CISA names big tech, financial execs and others to Cybersecurity Advisory Committee

CISA Director Jen Easterly announced the inaugural board members today. The group’s first meeting is scheduled for Dec. 10.

Cybersecurity and Infrastructure Security Agency Director Jen Easterly named 23 members to CISA’s new Cybersecurity Advisory Committee, including representatives from big technology companies, the financial sector and academia.

CISA announced the inaugural board members today. The members are appointed by CISA Director Jen Easterly. The group’s first meeting is scheduled for Dec. 10.

The panel exists to provide CISA with “recommendations on matters related to the development, refinement and implementation of policies, programs, planning and training pertaining to the cybersecurity mission of the Agency,” according to a charter approved in May.

The group will make recommendations on a range of topics including “growing the cyber workforce; reducing systemic risk to national critical functions; igniting the power of the hacker community to help defend the nation; combating misinformation and disinformation impacting the security of critical infrastructure; and transforming public-private partnership into true operational collaboration,” CISA said in an announcement.

The members include representatives from big technology firms, including Vijaya Gadde, Twitter’s legal, public policy, and trust and safety lead, as well as Georgios Stathakopoulos, who heads up the enterprise information security program at Apple. Easterly also named Stephen Schmidt, vice president and chief information security officer for Amazon Web Services; Christopher Young, executive vice president of business development, strategy and ventures at Microsoft; and Niloofar Razi Howe, board member at Tenable.

Easterly also appointed Matthew Prince, co-founder and chief executive of Cloudflare, a web infrastructure and security company.

The financial sector is also represented with Lori Beer, global chief information officer of JPMorgan Chase & Co; Ron Green, chief security officer for Mastercard; and Ted Schlein, general partner at venture capital firm Kleiner Perkins.

Easterly also followed through on a pledge to include the hacker community by appointing Jeff Moss, the founder of the DEF CON and Black Hat security conferences.

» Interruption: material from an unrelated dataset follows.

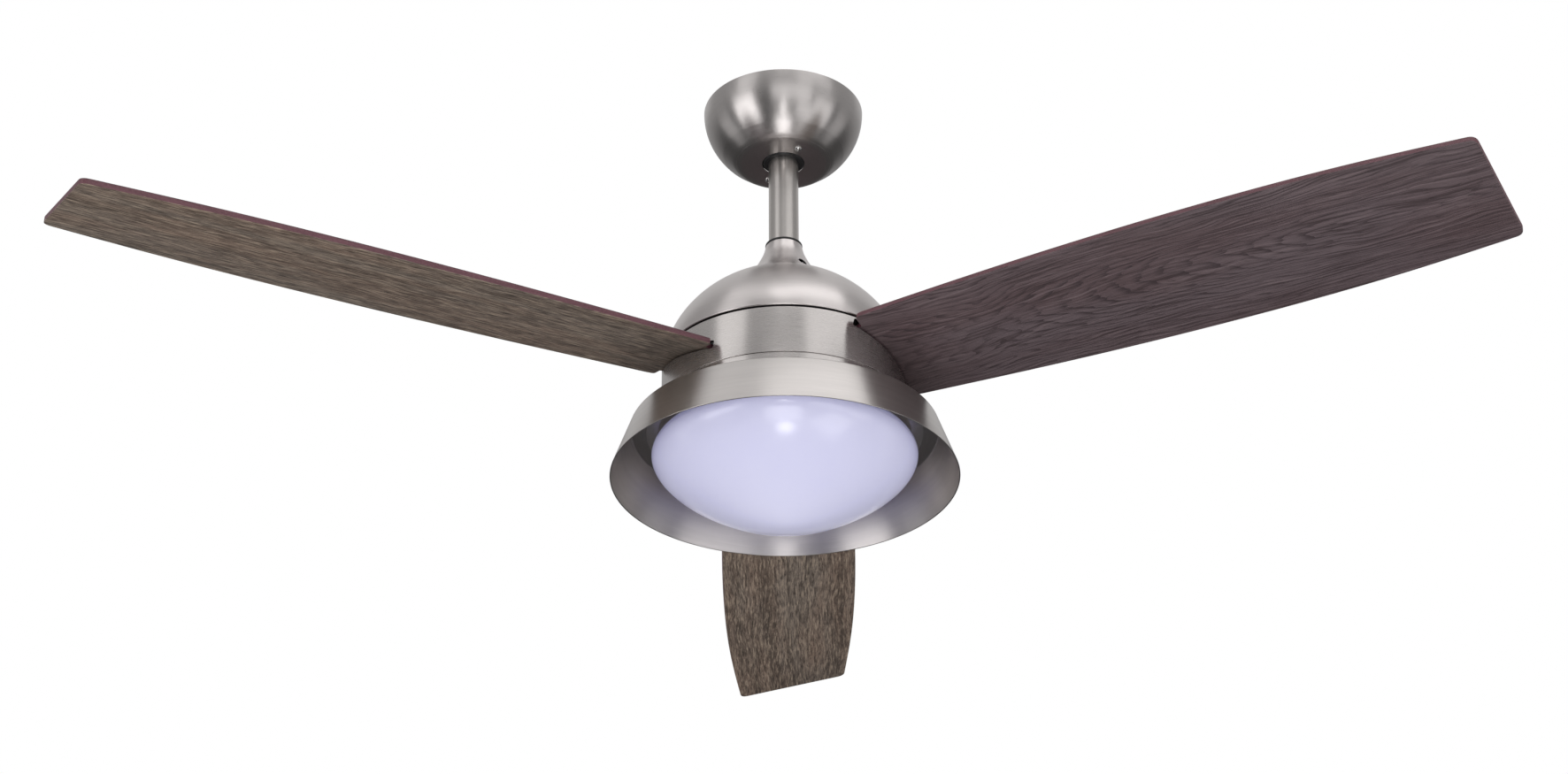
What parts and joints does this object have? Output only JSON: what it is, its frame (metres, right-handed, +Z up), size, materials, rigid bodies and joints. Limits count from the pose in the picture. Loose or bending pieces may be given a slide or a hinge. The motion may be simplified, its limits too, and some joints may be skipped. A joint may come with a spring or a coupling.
{
  "type": "ceiling fan with light",
  "caption": "Ceiling fan on a downrod: ball-hung, slotted turning band with pitched reversible blades, and an opal glass light under a flared metal skirt.",
  "frame": {"origin": "on the fan's axis at the ceiling plane, midway between the ceiling bracket's two screw holes", "axes": "+Z up along the fan's axis, +Y away from the viewer along the bracket's line of screw holes, +X to the viewer's right"},
  "size_m": [1.188, 1.0365, 0.4305],
  "materials": {
    "canopy_nickel": "brushed nickel",
    "zinc_steel": "zinc plated",
    "screw_nickel": "nickel plated",
    "screw_steel": "zinc plated",
    "black_plastic": "moulded",
    "ball_nylon": "moulded nylon",
    "rod_nickel": "brushed nickel",
    "lead_insulation": "soft",
    "housing_nickel": "brushed nickel",
    "band_nickel": "brushed nickel",
    "lamination_steel": "stacked sheet",
    "copper_enamel": "enamelled copper wire",
    "bearing_steel": "polished",
    "cast_aluminium": "as cast",
    "blade_core": "fibreboard, painted edge",
    "grey_oak": "grey barn-wood laminate",
    "dark_oak": "dark oak laminate",
    "washer_rubber": "soft",
    "seal_rubber": "black, moulded",
    "skirt_nickel": "brushed nickel",
    "pan_nickel": "brushed nickel",
    "board_white": "white solder mask",
    "led_phosphor": "clear over phosphor",
    "ring_steel": "satin white",
    "opal_glass": "opal white, satin"
  },
  "bodies": {
    "ceiling_mount": {"ceiling_bracket": "zinc_steel", "canopy": "canopy_nickel", "canopy_screws": "screw_nickel", "receiver": "black_plastic"},
    "swing_pin": {"hanger_pin": "zinc_steel"},
    "hanging": {"ball_set_screw": "screw_steel", "bearing_balls": "bearing_steel", "bearing_inner_races": "bearing_steel", "capacitor": "black_plastic", "clevis_pin": "zinc_steel", "cotter_pin": "zinc_steel", "coupling_set_screws": "screw_steel", "downrod": "rod_nickel", "hanger_ball": "ball_nylon", "housing_screws": "screw_steel", "lamp_pan": "pan_nickel", "lead_wires": "lead_insulation", "led_board": "board_white", "led_driver": "black_plastic", "leds": "led_phosphor", "light_neck": "housing_nickel", "light_plate": "zinc_steel", "light_standoffs": "zinc_steel", "lock_clips": "zinc_steel", "motor_coupling": "zinc_steel", "motor_shaft": "zinc_steel", "pan_screws": "screw_steel", "shaft_nuts": "zinc_steel", "skirt": "skirt_nickel", "stator_core": "lamination_steel", "stator_windings": "copper_enamel", "upper_housing": "housing_nickel", "yoke_cover": "housing_nickel", "yoke_seal": "seal_rubber"},
    "rotor": {"bearing_outer_races": "bearing_steel", "rotor_upper_shell": "cast_aluminium", "rotor_lower_shell": "cast_aluminium", "rotor_ring": "lamination_steel", "slotted_band": "band_nickel", "band_brackets": "zinc_steel", "bracket_screws": "screw_steel", "iron_screws": "screw_steel", "blade_screws": "screw_steel", "blade_washers": "washer_rubber", "blade_iron_1": "cast_aluminium", "blade_iron_2": "cast_aluminium", "blade_iron_3": "cast_aluminium", "blade_core_1": "blade_core", "blade_core_2": "blade_core", "blade_core_3": "blade_core", "grey_face_1": "grey_oak", "grey_face_2": "grey_oak", "grey_face_3": "grey_oak", "dark_face_1": "dark_oak", "dark_face_2": "dark_oak", "dark_face_3": "dark_oak"},
    "glass": {"glass_diffuser": "opal_glass", "glass_ring": "ring_steel"}
  },
  "joints": [
    {"name": "swing_left_right", "type": "hinge", "parent": "ceiling_mount", "child": "swing_pin", "pos_m": [0, 0, -0.0344], "axis": [0, 1, 0], "range_deg": [-9.5, 9.5]},
    {"name": "swing_front_back", "type": "hinge", "parent": "swing_pin", "child": "hanging", "pos_m": [0, 0, -0.0344], "axis": [1, 0, 0], "range_deg": [-9.5, 9.5]},
    {"name": "fan_spin", "type": "hinge", "parent": "hanging", "child": "rotor", "pos_m": [0, 0, -0.245], "axis": [0, 0, 1], "continuous": true},
    {"name": "glass_twist", "type": "hinge", "parent": "hanging", "child": "glass", "pos_m": [0, 0, -0.365], "axis": [0, 0, 1], "range_deg": [-20, 0]}
  ]
}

She also named Suzanne Spaulding, who led CISA’s predecessor organization as the under secretary for national protection and programs during the Obama administration. Spaulding is now a senior advisor for homeland security at the Center for Strategic and International Studies.

Easterly also picked Kevin Mandia, chief executive and director at cybersecurity firm Mandiant, which first alerted the National Security Agency to the SolarWinds breach late last year.

The committee also has multiple members from the academic community, including Alex Stamos, director of the Stanford Internet Observatory, and Robert Chesney, associate dean for academic affairs at the University of Texas School of Law and co-founder of www.lawfareblog.com. Easterly also appointed Patrick Gallagher, University of Pittsburgh’s chancellor, and Kate Starbird, associate professor in the Department of Human Centered Design & Engineering at the University of Washington.

Additional members include Austin Mayor Steve Adler; Johnson & Johnson chief information security officer Marene Allison; Southern Company chief executive Thomas Fanning; Nuala O’Connor, senior vice president and chief counsel of Digital Citizenship at Walmart; Nicole Perloth, a cybersecurity journalist at The New York Times; Alicia Tate-Nadeau, acting director of the Illinois Emergency Management Agency; and Nicole Wong, who previously served as deputy U.S. Chief Technology Officer in the Obama Administration, and is currently a principal of NWong Strategies.